GraphBLAS gives the graph algorithm developer the power and abstraction of linear algebra, with all its advantages (associative and distributive laws, AB=(B'A')', and so on). One level of breadth-first search, for example, is a single sparse matrix-times-sparse vector multiply, with no loss of asymptotic efficiency. Google's entire PageRank computation can be done with a handful of iterations around a single call to GraphBLAS, using what I call the "PageRank semiring."

Constructing an independent set of nodes via Luby's algorithm takes two different semirings on the same adjacency matrix: the max-second semiring to find the largest score of the neighbors of all the nodes, and the "and-or" semiring to eliminate neighbors of the selected nodes. The main iteration of Luby's method, to add a set of new neighbors to the independent set, takes 12 lines of code, nine of which are calls to GraphBLAS. Each of the seven calls to GraphBLAS that take more than constant time can be eventually done in parallel, inside GraphBLAS. GraphBLAS has opaque data structures and supports lazy evaluation. This allows me to implement an efficient method to incrementally update a graph (or matrix, as you prefer), where the updates can be queued up and done in a batch later. This supports asymptotically fast algorithms for dynamic graphs.

Writing graph algorithms in the language of sparse linear algebra over semirings, instead of nodes and edges, is what has the potential for transforming how we reason about and create graph algorithms. The vision of the community is to make that a reality.

Will you tell us how you began creating images from computer code and music?

I love writing beautiful code. The most beautiful code is bug-free code, and everyone hates it when their favorite app crashes from a bug. But a challenge has been: how can the beauty of code be shared with others, especially those who don't write or understand code?

One day Mark Robbins, from a London design agency (Neighbour UK) learned about my sparse matrix collection with its images and asked me, "Can artistic images of music be created in a similar way as your matrix images?" Mark was asking about drawing an entire piece of music as a single image.

Music, like matrices, has structure. It has repeated melodies and rhythms, just like regular and repeated structure in a matrix. I thought to myself, “What if I converted music into a matrix?" I realized that with Fourier transforms, I could extract the regular structure from music. With graph theory, I could connect the music to itself, and reveal repeated structures in the music, by encoding it as a sparse matrix and drawing it as a graph. A week later, I sent Mark Robbins an image that he used as the theme artwork for the LEAF 2013 music festival. The artwork appeared on billboards all over London.

The images I create represent an entire piece of music. The colors represent the various frequencies on the piano keyboard, with blue as low notes, green and yellow in the middle, and orange and red as high notes. The nodes of the graph are points in time, and each edge of the graph is a note that appears in the music at a specific point in time.
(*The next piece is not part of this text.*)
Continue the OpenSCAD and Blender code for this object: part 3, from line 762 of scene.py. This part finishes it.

I can look at one of my images and tell the genre of the music it comes from, so somehow I'm capturing the essence of the music in my art. It's a way I can express the artistic beauty of code, by creating mathematical code solely for the sake of art. So now I can show anyone: code is beautiful.

Timothy A. Davis is a Professor in the Computer Science and Engineering Department at Texas A&M University. Davis creates algorithms and software for solving large sparse matrix problems that arise in a vast range of real-world technological and social applications. His recent algorithms rely on graphics processing units (GPUs) to accelerate solutions to sparse linear systems.
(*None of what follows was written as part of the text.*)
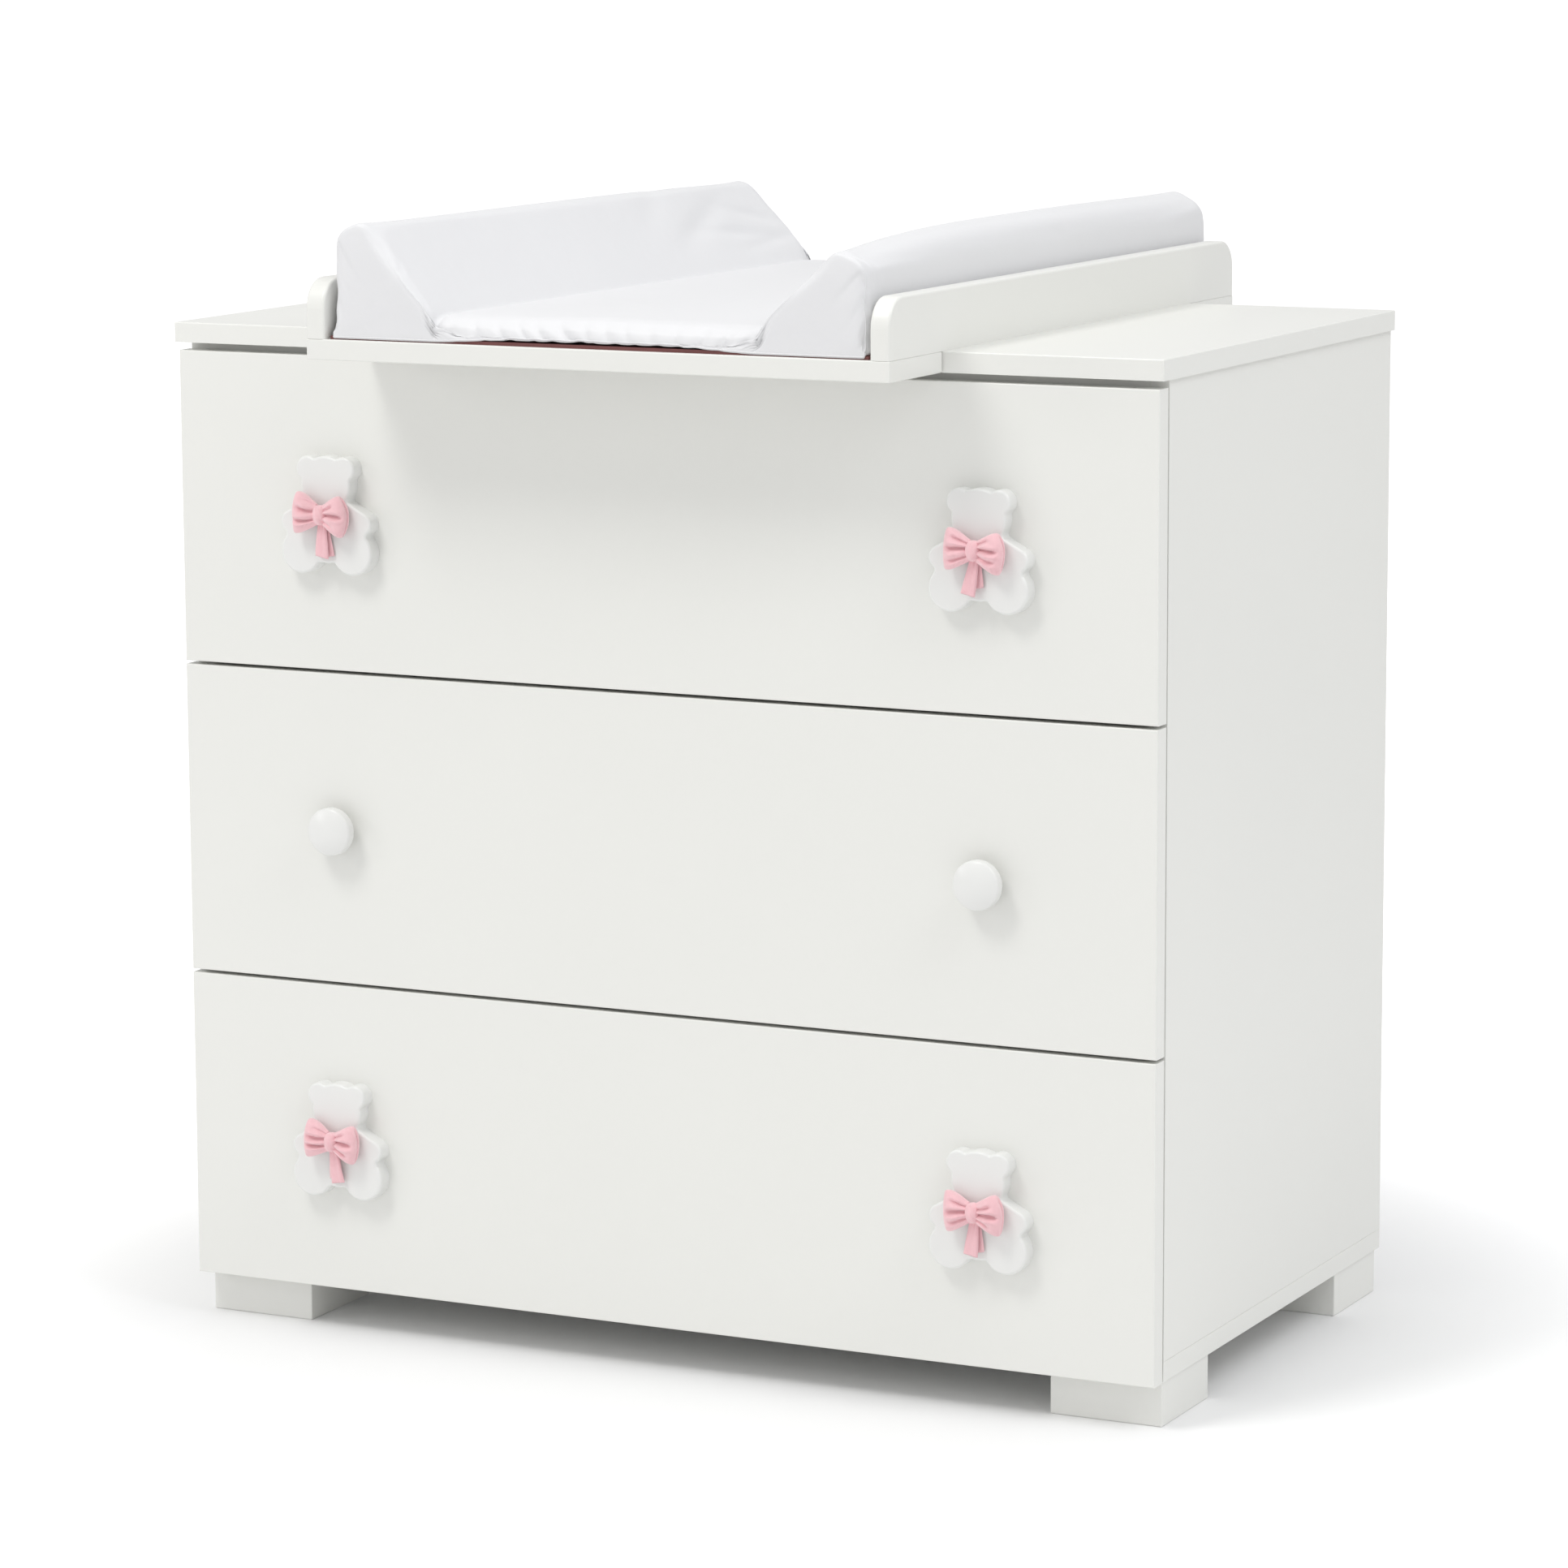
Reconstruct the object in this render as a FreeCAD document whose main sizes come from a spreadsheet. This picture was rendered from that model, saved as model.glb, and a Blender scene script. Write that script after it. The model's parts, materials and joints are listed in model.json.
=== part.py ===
import FreeCAD, Part
import math
import os
import re
import Sketcher

# Changing table: a three-drawer cabinet on block feet, a lift-off tray that hooks over its top,
# and a changing mat with side bolsters in the tray. Millimetres, +Z up, the drawers open towards -Y.
# The origin is on the floor under the middle of the cabinet top.

SIZES = {
    # cabinet
    "cabinet_width": 950,
    "cabinet_depth": 546,
    "panel": 18,
    "top_side_overhang": 4,
    "top_front_overhang": 1,
    "foot_height": 40,
    "foot_side": 104,
    "foot_inset": 2,
    "foot_back_inset": 8,
    "back_board": 5,
    "back_inset": 8,
    "rail_depth": 80,
    "edge_ease": 1.2,
    "seam_ease": 0.6,
    "dowel_diameter": 8,
    "dowel_length": 30,
    "dowel_end_gap": 1,
    "dowel_skin": 3,
    "hole_clearance": 0.4,
    # drawers
    "drawer_height": 281,
    "drawer_gap": 3,
    "top_slot": 7,
    "front_board": 18,
    "front_gap": 3,
    "box_lift": 28,
    "box_top_gap": 53,
    "box_back_gap": 65,
    "box_board": 15,
    "box_bottom": 6,
    "groove_rise": 12,
    "groove_depth": 6,
    "groove_slack": 0.3,
    # telescopic runners
    "runner_space": 13,
    "runner_height": 45,
    "runner_rise": 60,
    "runner_steel": 1.5,
    "runner_play": 0.5,
    "runner_lip": 9,
    # handles
    "handle_spacing": 634,
    "knob_radius": 21.5,
    "knob_foot": 12,
    "knob_neck": 9,
    "knob_stem": 9,
    "knob_reach": 25,
    "knob_dome_radius": 44,
    "knob_rim_ease": 3,
    "bear_board": 15,
    "bear_ease": 2.5,
    "bear_notch": 4,
    "head_radius": 25,
    "head_rise": 80.5,
    "ear_radius": 11,
    "ear_spread": 18.5,
    "ear_rise": 94,
    "neck_turn": 54,
    "arm_radius": 10,
    "arm_spread": 36,
    "arm_rise": 46,
    "belly_radius": 28,
    "belly_rise": 38,
    "leg_radius": 20,
    "leg_spread": 26,
    "bow_half_width": 29,
    "bow_loop_height": 38,
    "bow_waist": 14,
    "bow_thickness": 16,
    "bow_tail_width": 16,
    "bow_tail_length": 38,
    "bow_tail_thickness": 5,
    "bow_rise": 54,
    "screw_diameter": 4,
    "screw_head": 8,
    "screw_head_height": 2.5,
    "screw_grip": 9,
    "bear_screw_pitch": 36,
    # tray and mat
    "tray_width": 557,
    "tray_overhang": 105,
    "tray_hook_gap": 1,
    "tray_board": 18,
    "rail_board": 18,
    "rail_height": 52,
    "rail_corner": 26,
    "rail_ease": 2.5,
    "mat_side_gap": 3.5,
    "mat_end_gap": 5,
    "mat_base": 3,
    "pad_height": 22,
    "bolster_foot": 100,
    "bolster_height": 99,
    "bolster_lean": 13,
    "bolster_crest": 9,
    "soft_gap": 0.3,
}

document = FreeCAD.newDocument("changing_table")
sheet = document.addObject("Spreadsheet::Sheet", "Sizes")
for row, (name, size) in enumerate(SIZES.items(), start=1):
    sheet.set(f"A{row}", name)
    sheet.set(f"B{row}", str(size))
    sheet.setAlias(f"B{row}", name)
document.recompute()

# Lengths that follow from the driving ones, as formulas over the sheet's names.
TOP_DEPTH = "(cabinet_depth + top_front_overhang)"
FACE_Y = f"(top_front_overhang - {TOP_DEPTH} / 2)"
CARCASS_Y = f"({FACE_Y} + front_board + front_gap)"
REAR_Y = f"({TOP_DEPTH} / 2)"
CARCASS_DEPTH = f"({REAR_Y} - {CARCASS_Y})"
INNER_WIDTH = "(cabinet_width - 2 * panel)"
FLOOR_Z = "(foot_height + panel)"
TOP_Z = "(foot_height + 3 * drawer_height + 2 * drawer_gap + top_slot)"
SIDE_HEIGHT = f"({TOP_Z} - {FLOOR_Z})"
TRAY_Z = f"({TOP_Z} + panel)"
BOX_WIDTH = f"({INNER_WIDTH} - 2 * runner_space)"
BOX_Y = f"({FACE_Y} + front_board)"
BACK_Y = f"({REAR_Y} - back_inset - back_board)"
BOX_LENGTH = f"({BACK_Y} - box_back_gap - {BOX_Y})"
BOX_HEIGHT = "(drawer_height - box_lift - box_top_gap)"
TRAY_LENGTH = f"({TOP_DEPTH} + 2 * tray_overhang)"
MAT_HALF = "(tray_width / 2 - rail_board - mat_side_gap)"
MAT_LENGTH = f"({TRAY_LENGTH} - 2 * mat_end_gap)"
MAT_Z = f"({TRAY_Z} + mat_base)"
SIDES = (("left", -1), ("right", 1))
DRAWERS = ("bottom", "middle", "top")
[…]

His publications include the book Direct Methods for Sparse Linear Systems, and many published and peer-reviewed algorithms. Davis also creates algorithmic artwork that translates music into visual art via Fourier transforms, graph algorithms, and force-directed graph visualization. His most recent artistic work is a rendition of Donald Knuth’s Fantasia Apocalyptica. Davis was named an ACM Fellow (2014) for contributions to sparse matrix algorithms and software.